An editorial cartoon in the Toronto Globe and Mail opposing a planned “Afrocentric” public school has drawn an unusually high 250 to 400 letters, the newspaper’s editorial page editor told Journal-isms on Friday.

 

“Some have wrongly seen this as racial stereotyping,” Comment Editor Patrick Martin said, but others, he suspects, are part of a writing campaign by those who have not even seen the cartoon.

The Feb. 18 drawing by Anthony Jenkins shows a well-dressed black teacher in front of a blackboard with mathematic equations.

He says, ” ‘S’up, dog?” It is headlined, “Afrocentric Algebra . . .”

Its appearance followed an 11-9 vote by Toronto District School Board trustees on Jan. 29 to approve “a contentious proposal for a black-focused school that opponents argued would be the equivalent of segregation,” the Globe and Mail reported. Such a school is now planned for September 2009.

One spark for the idea: “TDSB statistics reveal that many black students are struggling.
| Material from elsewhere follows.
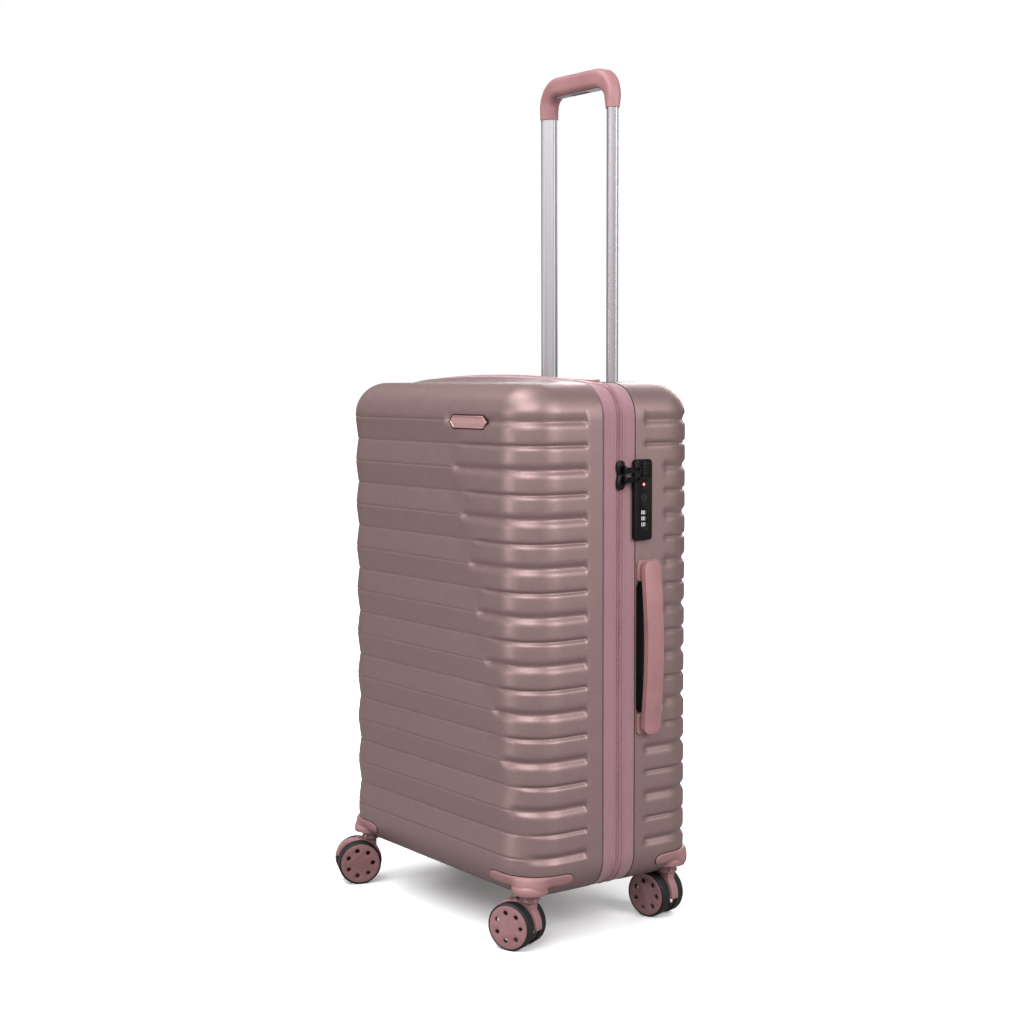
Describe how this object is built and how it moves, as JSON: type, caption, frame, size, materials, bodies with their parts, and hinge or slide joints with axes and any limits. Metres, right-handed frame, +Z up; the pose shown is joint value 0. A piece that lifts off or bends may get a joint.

The dropout rate for students of English-speaking Caribbean descent is highest among all groups at 40 per cent compared with 23 per cent for those with Canadian roots, according to tracking data of a cohort of students between 2000 and 2005,” Roline Alphonso and James Bradshaw wrote in their story.

The cartoon’s point was that “the minute we begin to break into specialized groups, we may lose sight of the fact that there are certain subjects that are too specialized” for an Afrocentric focus, Martin said.

Some readers took issue with the language in the cartoon’s bubble, but “We weighed it carefully and we thought it fell on the acceptable side of the line,” Martin continued.

Others thought differently. In a letter published Feb. 28, Allya Davidson of Montreal called the cartoon “racist, demeaning and insulting. As commentary, it is void of intellectual discourse. The visual depiction of the black teacher is representative of the ‘Sambo-ism’ and blackface cartoon tactics applied during the Jim Crow era of North American history.”

“It completely misses the mark on the debate and demonstrates just how ignorant both the illustrator and the editors are about what defines Afrocentricism,” wrote Jason Robinson of Toronto.

Martin said the cartoon was in synch with the newspaper’s editorial policy. “If the public education system throws up its hands and says the only way to reach many black students is to withdraw them from the common system and skew their curriculum to distance it from other students’ curricula, this is a declaration of failure,” the paper argued on Feb. 13. “Before declaring such failure, a system dedicated to treating all students equally regardless of skin colour has a duty to try harder to remove whatever obstacles exist in the regular classroom to the education of disaffected youths.”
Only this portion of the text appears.